**** Supplied data

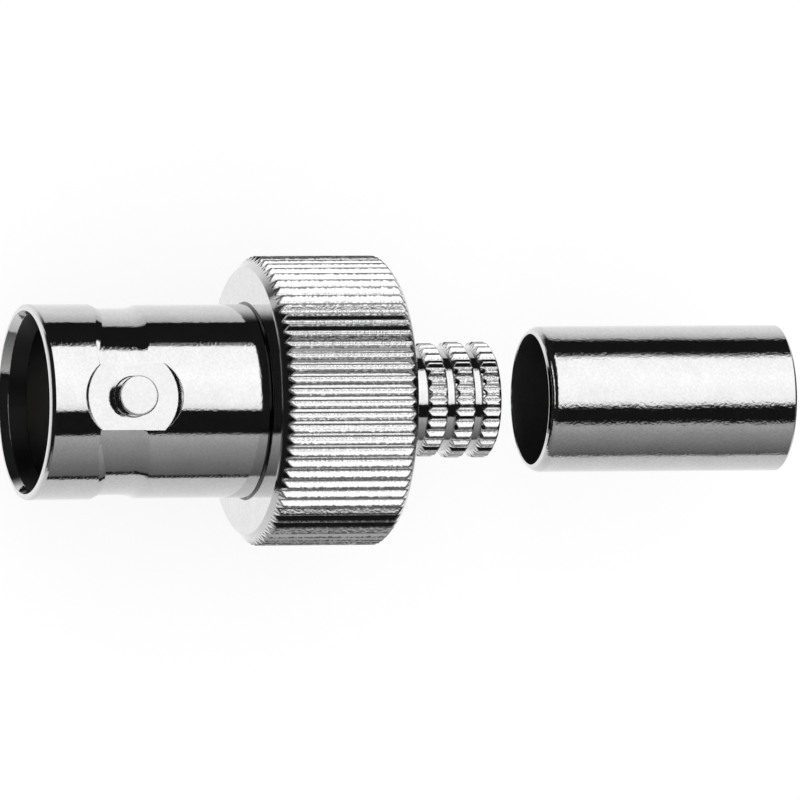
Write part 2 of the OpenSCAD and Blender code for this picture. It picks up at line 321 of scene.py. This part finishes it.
def nickel(name, rough, marks, grain, edge, bore=None, knurl=None, dents=0.0, rim=None, barrel=False):
    """Bright nickel plate: turning marks round the axis, grain, and edges rounded by the plating.

    marks, grain and dents are depths, and edge is the rounding, in metres. A bore is (zone,
    reflectance) and is rougher; its low reflectance is painted shade that darkens the hollow. A knurl
    is (zone, teeth, turn in degrees, rounding): its plating is lighter, with painted shade in dark
    lines along its crests and in spots in its grooves. A rim is a zone that faces the mouth.
    """
    material, g, shader, place = new_material(name)
    along, across, height = g.split(place)
    radius = g.math("SQRT", g.math("MULTIPLY_ADD", across, across, g.times(height, height)))
    blotch = g.noise(place, 900.0, 3.0)
    fine = g.noise(place, 7000.0)
    roughness = g.spread(blotch, rough * 0.8, rough * 1.3)
    plate = g.times(g.spread(blotch, PLATE * 0.97, PLATE * 1.03), g.spread(fine, 0.95, 1.05))
    rounding = edge
    if knurl:
        area, teeth, turn, tooth_rounding = knurl
        on_knurl = g.inside(along, radius, *area)
        angle = g.math("ARCTAN2", across, g.times(height, -1.0))
        wave = g.math("COSINE", g.math("MULTIPLY_ADD", angle, teeth, -math.radians(turn * teeth)))
        ragged = g.math("MULTIPLY_ADD", g.math("SUBTRACT", fine, 0.5), 1.2, wave)
        # Painted shade: dark lines along the crests and dark spots in the grooves; elsewhere on the knurl the
        # plating is lighter
        crests = g.step(ragged, -0.65, -1.0)
        spots = g.times(g.step(wave, 0.2, 0.9), g.step(g.noise(place, 16000.0), 0.42, 0.60))
        shade = g.math("MAXIMUM", g.times(crests, 0.7), g.times(spots, 0.5))
        plate = g.mix(on_knurl, plate, g.mix(shade, 0.93, 0.0))
        rounding = g.mix(on_knurl, edge, tooth_rounding)
    if barrel:
        # Painted shade: the plating turns nearly black in a thin ring where the barrel meets the collar
        plate = g.mix(g.inside(along, radius, *BARREL_ROOT_SHADE), plate, 0.08)
    if bore:
        # Painted shade: a bore is rougher, and its plating's reflectance is lowered to darken the deep hollow
        area, reflectance = bore
        dull_and_shaded = g.inside(along, radius, *area)
        roughness = g.mix(dull_and_shaded, roughness, 0.4)
        plate = g.mix(dull_and_shaded, plate, reflectance)
    if barrel:
        # Painted shade: the cone inside the mouth has its plating darkened nearly to black
        plate = g.mix(g.inside(along, radius, *MOUTH_CONE_SHADE), plate, 0.05)
        level = g.math("ABSOLUTE", height)
        sideways = g.math("ABSOLUTE", across)
        rounding = g.mix(g.step(level, *LUG_TIP), rounding, 1.8e-4)
        foot = g.times(g.inside(level, along, *LUG_FOOT), g.math("LESS_THAN", sideways, LUG_HALF * MM))
        rounding = g.mix(foot, rounding, 5e-6)

    soft = g.add("ShaderNodeBevel", samples=8)
    g.put(soft.inputs["Radius"], rounding)
    normal = soft.outputs[0]
    if rim:
        on_rim = g.inside(along, radius, *rim)
        normal = lean_normals(g, normal, lambda x: g.math("MULTIPLY_ADD", on_rim, -2.0, x))
    if barrel:
        # The lead-in and the mouth's outer edge lean towards the mouth, and the waist's two ends
        # blend into the barrel
        lead_in = g.inside(along, radius, *LEAD_IN)
        mouth_edge = g.inside(along, radius, *MOUTH_EDGE)
        waist_end = g.times(g.inside(along, radius, *WAIST), g.math("GREATER_THAN", sideways, WAIST_SIDE * MM))

        def lean(x):
            x = g.times(x, g.mix(waist_end, 1.0, 0.25))
            x = g.math("MULTIPLY_ADD", lead_in, -0.22, x)
            return g.math("MULTIPLY_ADD", mouth_edge, -0.75, x)

        normal = lean_normals(g, normal, lean)
    if dents:
        normal = g.bump(g.noise(place, 250.0), dents, normal)
    normal = g.bump(g.noise(place, 14000.0, 3.0, (1.0, 0.04, 0.04)), marks, normal)
    normal = g.bump(g.noise(place, 8000.0, 3.0), grain, normal)

    g.put(shader.inputs["Normal"], normal)
    g.put(shader.inputs["Roughness"], roughness)
    shader.inputs["Metallic"].default_value = 1.0
    tone = g.add("ShaderNodeCombineColor")
    for socket in tone.inputs[:3]:
        g.put(socket, plate)
    g.put(shader.inputs["Base Color"], tone.outputs[0])
    return material


def ptfe(name):
    """Machined white fluoropolymer."""
    material, g, shader, place = new_material(name)
    cloud = g.noise(place, 900.0, 4.0)
    g.put(shader.inputs["Base Color"], g.mix_colours(cloud, (0.84, 0.84, 0.82), (0.90, 0.90, 0.88)))
    shader.inputs["Roughness"].default_value = 0.48
    shader.inputs["Subsurface Weight"].default_value = 0.15
    shader.inputs["Subsurface Radius"].default_value = (0.6 * MM, 0.6 * MM, 0.6 * MM)
    rings = g.noise(place, 9000.0, 2.0, (1.0, 0.03, 0.03))
    g.put(shader.inputs["Normal"], g.bump(rings, 0.01 * MM, strength=0.2))
    return material


def gold(name):
    """Gold flash on turned brass."""
    material, g, shader, place = new_material(name)
    cloud = g.noise(place, 1500.0)
    g.put(shader.inputs["Roughness"], g.spread(cloud, 0.14, 0.26, 0.0, 1.0))
    g.put(shader.inputs["Base Color"], g.mix_colours(cloud, (0.83, 0.58, 0.22), (0.90, 0.67, 0.30)))
    shader.inputs["Metallic"].default_value = 1.0
    return material


white = ptfe("ptfe")
finish = {
    "shell": nickel("nickel_plate", 0.04, 4e-8, 2.6e-6, 4e-5, barrel=True,
                    bore=(PLUG_BORE, 0.1), knurl=(COLLAR_KNURL, 73, 1.0, 1.4e-4)),
    "crimp_stem": nickel("nickel_stem", 0.04, 4e-8, 2.4e-6, 4e-5,
                         knurl=(STEM_KNURL, 30, 3.0, 8e-5)),
    "crimp_ferrule": nickel("nickel_tube", 0.045, 3e-8, 8e-6, 2e-5, dents=4.5e-5,
                            bore=(FERRULE_BORE, 0.25), rim=FERRULE_RIM),
    "front_dielectric": white,
    "rear_dielectric": white,
    "socket_contact": gold("gold_flash"),
}
for name, material in finish.items():
    slots = nodes[name].data.materials
    slots.clear()
    slots.append(material)
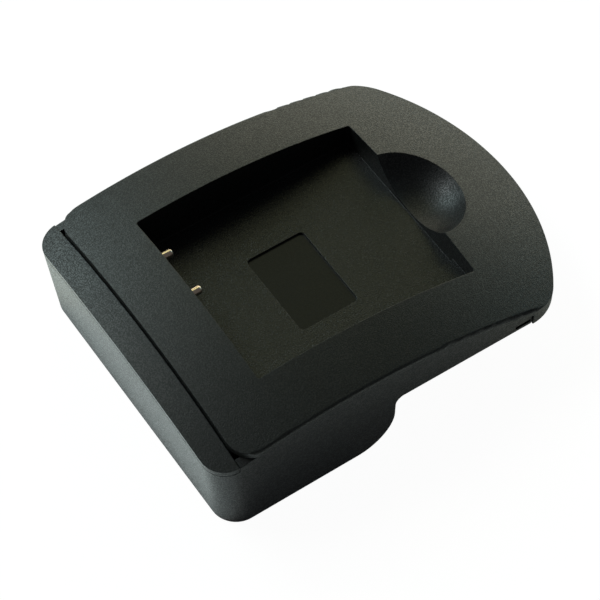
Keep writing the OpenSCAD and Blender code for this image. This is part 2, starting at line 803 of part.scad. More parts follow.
module filter_inductor() color(ferrite) translate([bay_x, coil_y, board_z - hang_gap])
  mirror([0, 0, 1]) rotate_extrude() difference() {
    square([coil_r, coil_l]);
    translate([coil_r - drum_groove, drum_flange]) square([coil_r, coil_l - 2 * drum_flange]);
  }

// A rod with an end cap near each end
fuse_cap_l = 1.0;
fuse_cap_in = 0.1;
fuse_cap_t = 0.25;

module fuse_resistor() color([0.55, 0.62, 0.50]) translate([bay_x, fuse_y, board_z - fuse_r - rest_gap])
  rotate([90, 0, 0]) rotate_extrude() {
    translate([0, -fuse_l / 2]) square([fuse_r - fuse_cap_t, fuse_l]);
    for (y = [fuse_cap_in - fuse_l / 2, fuse_l / 2 - fuse_cap_in - fuse_cap_l])
      translate([0, y]) square([fuse_r, fuse_cap_l]);
  }

// Flat packages on the board over the well: offset from the well, length and width
rectifier_at = [-1, 3.2];
rectifier_size = [4.6, 3.8];
transistor_at = [6, 4.2];
transistor_size = [4.0, 3.4];
control_at = [4, well_y1 - well_y0 - barrel_r - barrel_clear];
control_size = [4.9, 3.9];
leg_w = 0.4;
leg_l = 0.7;
leg_h = 0.35;

// A flat surface mounted package, just off the board, with legs on two sides
module small_package(at, size, legs) {
  pitch = size[0] / legs;
  translate([well_x + at[0], well_y0 + at[1], board_top]) {
    translate([-size[0] / 2, -size[1] / 2, rest_gap]) cube([size[0], size[1], chip_h - rest_gap]);
    for (i = [0:legs - 1], s = [0, 1]) mirror([0, s, 0])
      translate([(i + 0.5) * pitch - size[0] / 2 - leg_w / 2, size[1] / 2 - eps, 0])
        cube([leg_w, leg_l, leg_h]);
  }
}

module bridge_rectifier() color(ferrite) small_package(rectifier_at, rectifier_size, 2);
module switching_transistor() color(ferrite) small_package(transistor_at, transistor_size, 3);
module control_chip() color(ferrite) small_package(control_at, control_size, 4);

// Domed lamp that looks out through the far side wall
module indicator_lamp() color([0.85, 0.20, 0.15, 0.8])
  translate([lamp_x, base_half - lamp_reach - lamp_dome, lamp_z]) rotate([-90, 0, 0])
    rotate_extrude() {
      square([lamp_r + lamp_flange, lamp_flange_t]);
      square([lamp_r, lamp_reach]);
      translate([0, lamp_reach]) intersection() {
        circle(r = lamp_r, $fn = 48);
        square([lamp_r, lamp_dome]);
      }
    }

module plug_carrier() color(black) difference() {
  translate([well_x, hinge_y, hinge_z]) rotate([0, 90, 0]) {
    cylinder(r = barrel_r, h = 2 * barrel_half, center = true);
    cylinder(r = journal_r, h = 2 * (well_half + well_t - 0.2), center = true);
  }
  for (s = [-1, 1]) blade_body(s);
}

// One flat blade with its chamfered end, folded along -Y
module blade_body(s) translate([well_x + s * blade_pitch / 2 - blade_t / 2, 0, 0])
  rotate([90, 0, 90]) linear_extrude(blade_t) difference() {
    union() {
      translate([blade_end_y, hinge_z - blade_w / 2])
        square([hinge_y - blade_end_y + blade_root, blade_w]);
      translate([hinge_y, hinge_z - blade_root / 2]) square([blade_tail, blade_root]);
    }
    for (k = [-1, 1]) translate([blade_end_y, hinge_z + k * blade_w / 2])
      rotate([0, 0, 45]) square([blade_chamfer, blade_chamfer], center = true);
  }

module plug_blade(s) color(nickel) difference() {
  blade_body(s);
  translate([well_x, blade_end_y + blade_hole_in, hinge_z]) rotate([0, 90, 0])
    cylinder(r = blade_hole_r, h = 2 * blade_pitch, center = true);
}

module plug_blade_a() plug_blade(-1);
module plug_blade_b() plug_blade(1);

// Sprung lug under the board that the turned-out blade presses on
module plug_contact(s) color(brass)
  translate([well_x + s * blade_pitch / 2, hinge_y, board_z]) {
    translate([-lug_w / 2, -lug_l / 2, -well_t]) cube([lug_w, lug_l, strip_t]);
    translate([-lug_w / 2, lug_l / 2 - strip_t, -well_t]) cube([lug_w, strip_t, well_t]);
  }

module plug_contact_a() plug_contact(-1);
module plug_contact_b() plug_contact(1);

// Four screws, up from the underside into the cover's posts
module housing_screws() color([0.65, 0.66, 0.68]) screw_places() difference() {
  union() {
    translate([0, 0, floor_t - head_sunk]) cylinder(r = screw_head_r, h = head_h);
    translate([0, 0, floor_t]) cylinder(r = screw_r, h = screw_l);
  }
  for (turn = [0, 90]) rotate([0, 0, turn]) translate([0, 0, floor_t - head_sunk])
    cube([drive_l, drive_w, head_h], center = true);
}

lower_shell();
upper_cover();
battery_plate();
contact_block();
plate_terminal_a();
plate_terminal_b();
contact_pin_a();
contact_pin_b();
pin_spring_a();
pin_spring_b();
base_finger_a();
base_finger_b();
main_board();
transformer_core();
transformer_bobbin();
transformer_winding();
bulk_capacitor_a();
bulk_capacitor_b();
output_capacitor();
safety_capacitor();
filter_inductor();
bridge_rectifier();
switching_transistor();
control_chip();
fuse_resistor();
indicator_lamp();
plug_carrier();
plug_blade_a();
plug_blade_b();
plug_contact_a();
plug_contact_b();
housing_screws();
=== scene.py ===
"""Looks of a travel charger for a camera battery.

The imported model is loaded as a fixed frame. Each sub-assembly then dresses its own
pieces, or stands a finer moulding in for them, and a plain studio is built round the
part with the camera at the photograph's viewing angle. Lengths are in millimetres
until they reach Blender, which works in metres.
"""

import logging
import math
from dataclasses import dataclass, field
from enum import Enum
from typing import Any, Callable, Iterable, Union

import bmesh
import bpy
from mathutils import Matrix, Vector, kdtree


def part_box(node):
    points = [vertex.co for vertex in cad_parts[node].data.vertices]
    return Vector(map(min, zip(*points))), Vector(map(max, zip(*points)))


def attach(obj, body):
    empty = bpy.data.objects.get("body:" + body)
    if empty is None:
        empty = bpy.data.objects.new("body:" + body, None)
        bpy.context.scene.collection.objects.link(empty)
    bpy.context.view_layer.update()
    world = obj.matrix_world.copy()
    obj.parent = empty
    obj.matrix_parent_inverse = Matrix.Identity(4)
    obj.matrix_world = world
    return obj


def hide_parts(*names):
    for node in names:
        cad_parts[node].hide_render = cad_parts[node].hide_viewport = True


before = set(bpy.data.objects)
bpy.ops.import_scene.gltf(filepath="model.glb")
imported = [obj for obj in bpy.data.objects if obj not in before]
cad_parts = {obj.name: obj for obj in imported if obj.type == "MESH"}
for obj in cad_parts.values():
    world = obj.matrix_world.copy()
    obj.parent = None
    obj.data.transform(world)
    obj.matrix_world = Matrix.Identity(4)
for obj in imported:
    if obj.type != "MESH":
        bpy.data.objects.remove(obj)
bpy.ops.object.select_all(action="DESELECT")

LOG = logging.getLogger("charger")
MM = 0.001
# Letters that tell the two pieces of a pair apart.
SIDES = "ab"
# Points closer than this, in millimetres, are one point.
WELD = 0.002
# Two faces count as one smooth face where the sine between them is under this.
SHARP_SINE = 0.14
# An edge whose curve would bow by more than this share of its length spans a real corner.
MOST_BOW = 0.15
Colour = tuple[float, float, float]
Pair = tuple[float, float]
Triple = tuple[float, float, float]
Value = Union["Link", float, Colour]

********

What to do
The lines to return run from the one containing "Keep writing the" down to the one containing "fuse_cap_t = 0.25;"; give them exactly, both included, and no others.

Exercise solution
Keep writing the OpenSCAD and Blender code for this image. This is part 2, starting at line 803 of part.scad. More parts follow.
module filter_inductor() color(ferrite) translate([bay_x, coil_y, board_z - hang_gap])
  mirror([0, 0, 1]) rotate_extrude() difference() {
    square([coil_r, coil_l]);
    translate([coil_r - drum_groove, drum_flange]) square([coil_r, coil_l - 2 * drum_flange]);
  }

// A rod with an end cap near each end
fuse_cap_l = 1.0;
fuse_cap_in = 0.1;
fuse_cap_t = 0.25;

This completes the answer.